İsim takıntısının bir başka örneğini ise AKM’de (Atatürk Kültür Merkezi) görüyoruz. Gezi olaylarının ardından, Erdoğan AKM’nin yıkılmasını kafaya koydu ve yıktı. Tabii ki bu operasyonu zamana yaydı. AKM, partisinin kitlesinin konsolide edilmesi için ve “karşı” tarafa koz olarak uzun süre materyal olarak kullanıldı. Son açıklamalarında Erdoğan, yıkılan AKM’nin yerine Türkiye’nin en büyük opera binasının yapılacağını, muhteşem bir projenin hazır olduğunu söyler oldu. Ancak tabii ki bu müthiş opera binasında Atatürk lafından eser yok. Herhalde debdebeli projenin inşa süreci bitince insanlarımız bu yapıya hayran kalacaklar ve ismini hiç umursamayacaklar, deli gibi gece gündüz opera seyredecekler (!) diye düşünülüyor olmalı.

Bu dünya Sultan Süleyman’a bile kalmadı... Kalıyor olsaydı, zamanında dile kolay 15 milyon km2’ye (Türkiye’nin şu anki sınırlarının 20 katı) hükmeden Süleyman’a kalır, şimdi her yapı, bina, şehir ve eserde Süleyman ismini görüyor olurduk. Gerçi Kudüs’te “Sultan Süleyman Caddesi” ismi halen yaşatılmaktadır. Evet, oradaki Süleyman peygamber olan Süleyman değil, Osmanlı sultanı Kanuni Sultan Süleyman’dır ve şehri imar, ıslah ve ihya etmesi anısına halen Yahudiler tarafından da hayır ile yad edilmektedir. Kendisinin Kudüs’ün Yafa Kapısının üzerine yazdırdığı yazı da muhafaza edilmektedir.

Cengiz Han’ın imparatorluğu ise tam 33 milyon kilometrekareye hükmetti, dünyanın doğusunu da batısını da aynı ölçüde titretti. Şimdi ise onun torunları ne yazık ki dış mihrak korkusu ile yaşıyorlar. Sadece borsalarına ve mili paralarını değil, soğan ve patates gibi temel gıda ürünlerinin fiyatlarını ve stokunu bile gâvur yedi düvelin, dış güçlerin belirlediğine inanıyorlar.

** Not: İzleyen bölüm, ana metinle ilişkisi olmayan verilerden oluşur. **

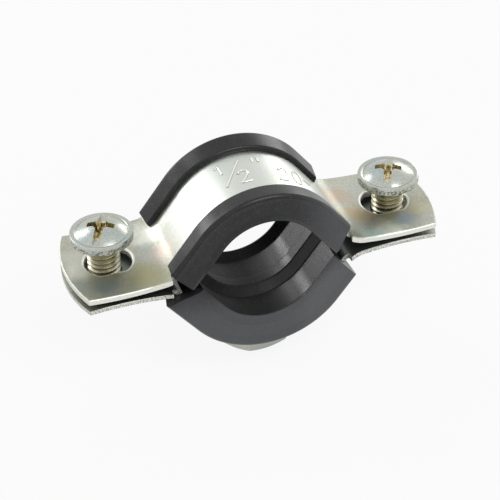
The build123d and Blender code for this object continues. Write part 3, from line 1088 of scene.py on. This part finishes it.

Evet, askeri vesayetin hükmünün sona ermesiyle sokak, cadde, lise, yapı ve meydanlardan Kenan Evren isimleri tek tek kaldırılmış ve değiştirilmişti. Şimdi ise “Atatürk” içeren ve taşıyan mekânlarda bir dönüşüm yaşanıyor. Bu dönüşüm süreci başkanlık sisteminde hızlanacak gibi. Başkanlık sisteminin kurucu ilk başkanı Erdoğan ve mensup olduğu ideolojiye fikir babalığı yapanların isimleri giderek artan bir şekilde levhalarda ve isim tabelalarında yer bulacaktır.